In any case, at the Paris Air Show, RGN interviewed Norman Jordan, chief executive officer of Safran Cabin, and asked his perspective about what appears from our vantage point as an apparent change of heart at Airbus.

“The OEMs are not sitting down and running through their entire strategy with us,” Jordan said plainly. “What discussions we have had with them, what we can ascertain from our own observations: clearly they are going into more of a vertical integration mode. Clearly they’re doing that because they perceive the need, from previous issues in the supply chain, that they need to have more control of that supply chain, that they think there are some advantages both in terms of revenue and profitability — and disruption issues that they have incurred in the past.”


In the context of the purchase of EnCore by Boeing and the joint venture between Boeing and automotive seating company Adient – Adient Aerospace – there are clear questions about how far this vertical integration will go, particularly within the passenger experience space, and whether there are areas that the OEMs are specifically not intending to explore. Crucially for suppliers, including supersuppliers like Safran, the hope is that they are part of that strategy rather than excluded from it.

“I believe based on our more recent performance we will be a part of that strategy, but again, how much, how far, what does the competitive landscape look like two or three years from now, I think we’ll see that written,” Jordan imagined. “It’s not written yet.”

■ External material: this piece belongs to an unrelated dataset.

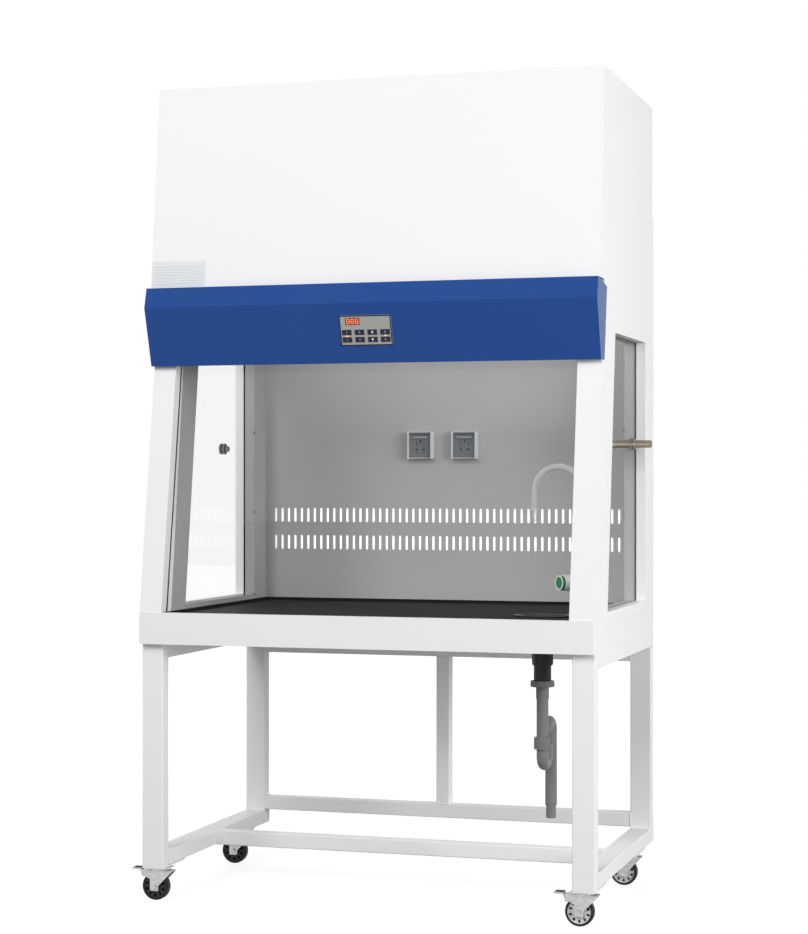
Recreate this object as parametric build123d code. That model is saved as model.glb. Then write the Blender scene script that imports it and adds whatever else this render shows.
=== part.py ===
from build123d import *
import os
from math import atan, cos, degrees, pi, radians, sin, sqrt

# Ducted fume hood on a wheeled frame. Millimetres, +X right, +Y back, +Z up.
# Distances called "behind" are measured back from the front face of the table apron.

# Overall sizes
WIDTH = 1240.0
DEPTH = 830.0
HEIGHT = 2200.0
HALF = WIDTH / 2
SHEET = 1.5
GAP = 0.3
RUNNING_FIT = 0.05

# Base frame of rectangular tube
LEG_WIDTH = 60.0
LEG_DEPTH = 40.0
TUBE_WALL = 2.0
TUBE_CORNER = 3.0
RAIL_HEIGHT = 40.0
FRAME_SETBACK = 21.0
FRAME_BOTTOM = 93.0
STRETCHER_BEHIND = DEPTH / 2 - 17.0
REAR_RAIL_LOW = 136.0
REAR_RAIL_HIGH = 611.0
CENTRE_POST_WIDTH = 40.0
FOOT_PLATE = 4.0
FOOT_PLATE_LENGTH = 150.0

# Casters
WHEEL_RADIUS = 37.5
WHEEL_WIDTH = 24.0
CORE_RADIUS = 30.5
HUB_LENGTH = 29.0
WHEEL_WINDOWS = 10
WINDOW_CIRCLE = 24.0
WINDOW_LENGTH = 9.0
WINDOW_ACROSS = 6.5
HUB_RADIUS = 11.0
TYRE_ROUNDING = 5.0
CASTER_FROM_CENTRE = HALF - 37.0
CASTER_TRAIL = 8.5
CASTER_FRONT_BEHIND = 52.0
CASTER_REAR_BEHIND = DEPTH - 201.0
CASTER_PLATE = 3.0
RACE_RADIUS = 26.0
RACE_HEIGHT = 4.4
FORK_SHEET = 2.5
FORK_CROWN_RADIUS = 40.0
KINGPIN_RADIUS = 5.0
AXLE_RADIUS = 4.0
PEDAL_REACH = 78.0
PEDAL_WIDTH = 22.0
PEDAL_PIN = (-41.0, 72.5)
PEDAL_PIN_RADIUS = 2.5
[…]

Jordan posited that the passenger experience implications of the EnCore acquisition by Boeing may be limited to Boeing aircraft, unlike Airbus’ subsidiary seatmaker Stelia, which manufactures seats for both major airframers, and that Boeing is aiming both for the new-build market and for retrofit, a segment that has been gaining in importance.

That may be so, but the messaging from Adient Aerospace is clear: “Adient Aerospace intends to “develop, manufacture and sell a portfolio of seating products to airlines and aircraft leasing companies. The seats will be available for installation on new airplanes and as retrofit configurations for aircraft produced by Boeing and other commercial airplane manufacturers.”

Adient Aerospace is also serious about ultimately entering the economy class space. And if its economy product boasts craftsmanship as impressive as its premium seats, one would expect operators of Airbus aircraft to be keen.

“Ultimately our business plan is long term and we intend to be tip-to-tail. We want to take it carefully. We want to make sure we don’t overcommit ourselves,” Adient Aerospace CEO Alan Wittman told RGN editor Mary Kirby at the Aircraft Interiors Expo in Hamburg. For now, Adient Aerospace has a joint marketing agreement with EnCore, and indeed the JV showed off LIFT economy class seats on its stand at AIX (it also quietly displayed a lie-flat seat prototype for narrowbodies to collect airline feedback)..

Adient Aerospace also has a strategic partnership with LIFT “where they are our partner on the furniture. So working with them on both design and then ultimately the manufacturing of the furniture will be done by LIFT and EnCore in California,” noted Wittman.

Meanwhile, it’s within the dual-segment linefit/retrofit context that supersuppliers like Safran are looking to raise their game, and Jordan said that a crucial part of the work they need to do to reassure the OEMs is around integration of previously disparate businesses.

“Integration is something the previous company, Zodiac, didn’t do,” Jordan said. “They made many, many acquisitions — all good companies, largely — but they did little to nothing to integrate them into a cohesive unit. In some cases they were competing against each other when I came into the business two years ago. So, that’s done, and now we’re under a brand that everyone, I think, is rallying behind. That’s a big piece of it at the top.”

Next steps? “The drive to do more integration and to have a vision and to bring a plan on day one that says ‘we will integrate, and here’s how we will do it’,” Jordan said. “Then when you merge that with my own strategy within Cabin to get to a more streamlined business, reducing sites, consolidating business even locally. We’ve got multiple plants locally — we’re going into a single facility to try to get synergies out of the business.”

Safran, corporately, is providing the drive, the support and the resources to drive this integration, including programme and project management methodologies across the business, development strategies, and Lean manufacturing techniques.

The company is also starting to benefit from a product-line reorganization within the last year, Jordan said: “Galleys, lavatories, what we call floor-to-floor; our cargo and inserts business was left intact because it was already product-focused; and then we have our engineered materials and our advanced composites; and then as part of Safran’s vision we brought back our services activity into Cabin so that we can focus on end-to-end design, production, build, delivery and aftermarket support of our products.”

Safran’s Cabin product range includes ECOS, growing in popularity. Image: John Walton

As Safran continues to look to turn the page on its well-publicized problems, the key will be to turn the growing services market into a positive provision rather than the problem-solving, service recovery sort of activity that has been characterizing much of its aftermarket activity.